In plain English, the loop looks like this:
- Make a code change.
- Run tests so nothing breaks.
- Run a benchmark.
- Compare the new result to the old one.
- Keep the change if it helps. Throw it out if it hurts.
- Repeat over and over.
That may not sound glamorous, but it is how a lot of good engineering already works. The difference is that the AI can keep cycling through ideas much faster than a human engineer would, especially for narrow optimization work.
Karpathy’s repo describes the setup as an autonomous research loop that modifies code, trains or tests for a fixed time budget, checks whether results improved, and keeps iterating. In the Shopify case, the same basic pattern appears to have been applied to Shopify Liquid performance work.
This is why the story matters. The AI is not magically “understanding everything.” It is operating inside a tightly constrained system with:
- one codebase,
- one measurable goal,
- one validation method,
- and a fast feedback loop.
That is where AI-driven optimization gets practical.
Why this matters for small businesses
Most small businesses are not running Shopify’s core engine. That is obvious. But a lot of them are running something structurally similar: old code, slow pages, plugins piled on over time, and a website nobody wants to touch because it still mostly works.
That kind of technical debt quietly costs money.
A slow website can mean:
- lower conversion rates
- worse search visibility
- higher bounce rates
- more expensive paid traffic
- frustrated staff stuck with clunky internal tools
Normally, performance work on an aging codebase is expensive because it is hard to justify. You need somebody technical enough to profile the system, test changes carefully, and avoid breaking production behavior. Many SMBs put it off for years.
This is where the Shopify result changes the conversation.
It suggests that AI can help with the boring, expensive middle of the job: trying many small performance ideas, validating them, and surfacing the ones worth keeping. Not replacing engineers entirely. Making engineering time go further.
That opens the door for smaller companies that do not have a deep bench of developers.
If AI can help optimize a legacy templating engine, it can also help find waste in:
- bloated ecommerce themes
- slow WordPress plugins
- custom quoting tools
- old Rails or PHP apps
- internal dashboards that got messy over time
The big shift is not that every small business now needs an autonomous coding lab. The shift is that performance engineering is becoming more accessible.
What small businesses should do now
Do not read this story and decide to unleash an agent on production tonight. That would be reckless.
The smart move is more boring and more useful.
Start with a shortlist of systems where speed affects revenue or operations. Usually that means a website, checkout flow, booking flow, or an internal tool your team touches all day.
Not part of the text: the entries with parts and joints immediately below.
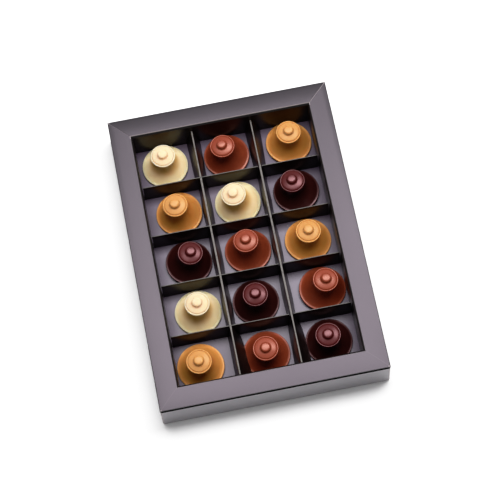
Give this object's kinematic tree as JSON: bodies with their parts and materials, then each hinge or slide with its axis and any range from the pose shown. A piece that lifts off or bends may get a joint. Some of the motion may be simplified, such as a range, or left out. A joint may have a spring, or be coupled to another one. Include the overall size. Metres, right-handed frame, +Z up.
{
  "type": "box of chocolate pralines",
  "caption": "Open flat card box with a broad mitred frame, folded card dividers and a bell-shaped praline with a knobbed cap in each cell.",
  "frame": {"origin": "middle of the box's underside, on the surface that it stands on", "axes": "+X across the box, +Y along its length towards the back row, +Z up"},
  "size_m": [0.15, 0.208, 0.0285],
  "materials": {
    "box_card": "mauve-grey laminated card, satin, a little worn at the corners",
    "floor_card": "lilac-grey card, matt to satin",
    "divider_card": "near-black glossy card with pale worn folds",
    "white_chocolate": "ivory white chocolate, satin",
    "caramel_chocolate": "blond caramel chocolate, satin",
    "milk_chocolate": "red-brown milk chocolate, satin",
    "dark_chocolate": "dark chocolate, satin"
  },
  "bodies": {
    "root": {"tray": "box_card", "frame": "box_card", "floor_card": "floor_card", "long_divider_1": "divider_card", "long_divider_2": "divider_card", "cross_divider_1": "divider_card", "cross_divider_2": "divider_card", "cross_divider_3": "divider_card", "cross_divider_4": "divider_card", "praline_white_1": "white_chocolate", "praline_white_2": "white_chocolate", "praline_white_3": "white_chocolate", "praline_caramel_1": "caramel_chocolate", "praline_caramel_2": "caramel_chocolate", "praline_caramel_3": "caramel_chocolate", "praline_caramel_4": "caramel_chocolate", "praline_milk_1": "milk_chocolate", "praline_milk_2": "milk_chocolate", "praline_milk_3": "milk_chocolate", "praline_milk_4": "milk_chocolate", "praline_dark_1": "dark_chocolate", "praline_dark_2": "dark_chocolate", "praline_dark_3": "dark_chocolate", "praline_dark_4": "dark_chocolate"}
  },
  "joints": []
}
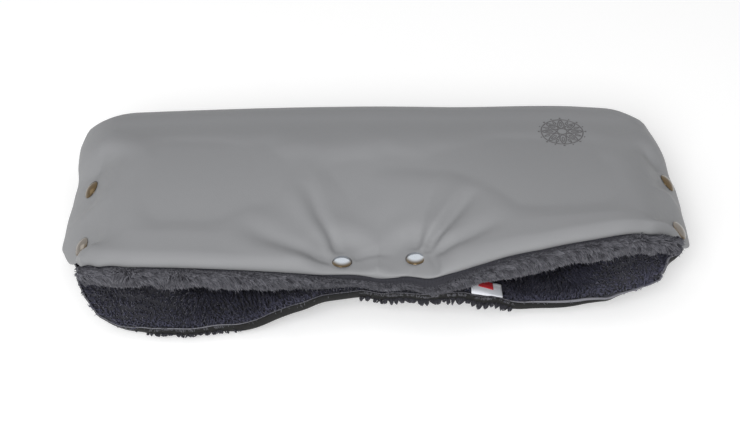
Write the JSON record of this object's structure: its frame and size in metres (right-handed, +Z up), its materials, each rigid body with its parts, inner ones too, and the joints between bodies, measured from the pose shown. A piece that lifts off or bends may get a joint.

Then ask four practical questions:
- Where is the slowdown? Page load, server render time, database queries, third-party scripts, or front-end bloat?
- Can it be measured? If you cannot benchmark it, you cannot improve it reliably.
- Can it be tested safely? AI needs guardrails. Good tests matter.
- Is the bottleneck valuable enough to fix? Not every slow system deserves a project.
From there, the best near-term use of AI is not “rewrite everything.” It is targeted optimization:
- profiling a slow path
- proposing controlled code changes
- running benchmark loops
- comparing versions
- documenting what improved and what did not
That is a very realistic service model for SMBs over the next year.
The Shopify story is impressive because of the number: 53%. But the deeper lesson is that AI is getting useful at a kind of work businesses usually ignore until it becomes painful.
If your site is slow, your app feels heavier every year, or your team keeps living with performance problems because a full rebuild feels too expensive, this is your signal to stop treating optimization as a luxury.
It is starting to look more like a leverage play.